◆ Information shown:
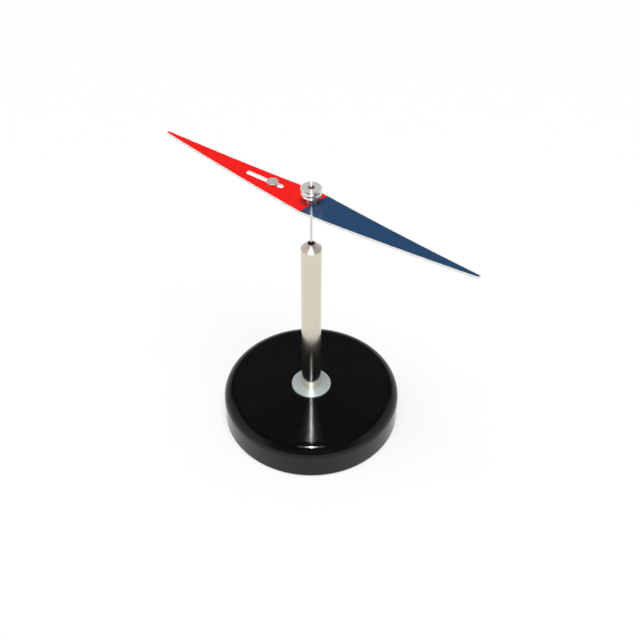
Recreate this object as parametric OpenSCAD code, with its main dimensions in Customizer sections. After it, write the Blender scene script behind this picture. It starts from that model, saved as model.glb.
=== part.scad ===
// Magnetic needle on a stand.
// A flat diamond needle swings on the point of a thin pin, which stands in a bright column
// on a heavy round foot. The table is at z = 0, the pin stands on the z axis, and the needle
// lies along x with its blue end towards +x.

/* [Foot] */
// Diameter of the foot
foot_d = 90; // [60:1:120]
// Height of the foot's top above the table
foot_top = 19.5; // [18:0.5:30]
// Radius of the rounding round the foot's top
foot_edge_r = 6.2; // [2:0.1:9]
// Radius of the small rounding round the foot's lower edge
foot_low_edge_r = 0.8; // [0.4:0.1:1.5]
// Metal left between the screw's pocket and the foot's top
foot_web = 8; // [5:0.5:10]
// Width of the foot's rim round the pad
pad_margin = 5; // [3:0.5:10]
// Thickness of the pad
pad_t = 1.2; // [1:0.1:2]
// How far the pad stands out below the foot
pad_proud = 0.4; // [0.2:0.1:0.8]

/* [Column] */
// Diameter of the column
column_d = 9.8; // [8:0.1:14]
// Height of the column's tip above the table
column_top = 113.2; // [80:0.1:160]
// Height of the cone at the column's tip
column_cone_h = 3; // [1:0.1:4]
// Diameter of the flat land at the column's tip
column_tip_d = 3.8; // [3.5:0.1:5]
// Chamfer round the column's lower end
column_chamfer = 0.3; // [0.1:0.1:0.8]
// Diameter of the washer under the column
foot_washer_d = 20; // [14:0.5:30]
// Thickness of the washer under the column
foot_washer_t = 1.2; // [0.8:0.1:3]

/* [Column screw] */
// Thread diameter of the screw that holds the column
screw_d = 6; // [4:0.5:6]
// Length of the screw below its head
screw_len = 20; // [18:1:28]
// Diameter of the screw's head
screw_head_d = 10; // [9:0.5:11]
// Height of the screw's head
screw_head_h = 3.9; // [3:0.1:4.5]
// Width of the slot in the screw's head
screw_slot_w = 1.6; // [1:0.1:2]
// Diameter of the flat washer under the screw's head
screw_washer_d = 12; // [11:0.5:14]
// Thickness of that flat washer
screw_washer_t = 1.6; // [1:0.1:2]
// Thickness of the split lock washer
lock_washer_t = 1.6; // [1:0.1:2]
// Width of the split in the lock washer
lock_split = 0.8; // [0.4:0.1:1.2]

/* [Pin] */
// Diameter of the pivot pin
pin_d = 1; // [0.8:0.05:1.2]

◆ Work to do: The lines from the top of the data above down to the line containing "end towards +x." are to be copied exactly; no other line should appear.

◆ Solved exercise:
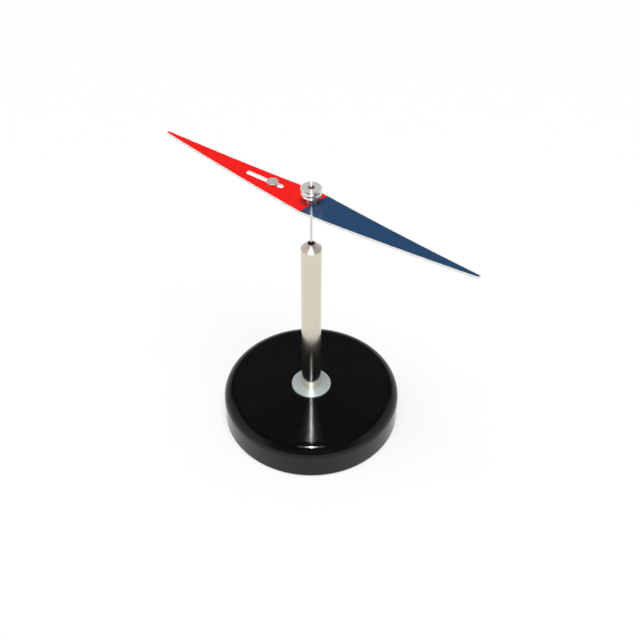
Recreate this object as parametric OpenSCAD code, with its main dimensions in Customizer sections. After it, write the Blender scene script behind this picture. It starts from that model, saved as model.glb.
=== part.scad ===
// Magnetic needle on a stand.
// A flat diamond needle swings on the point of a thin pin, which stands in a bright column
// on a heavy round foot. The table is at z = 0, the pin stands on the z axis, and the needle
// lies along x with its blue end towards +x.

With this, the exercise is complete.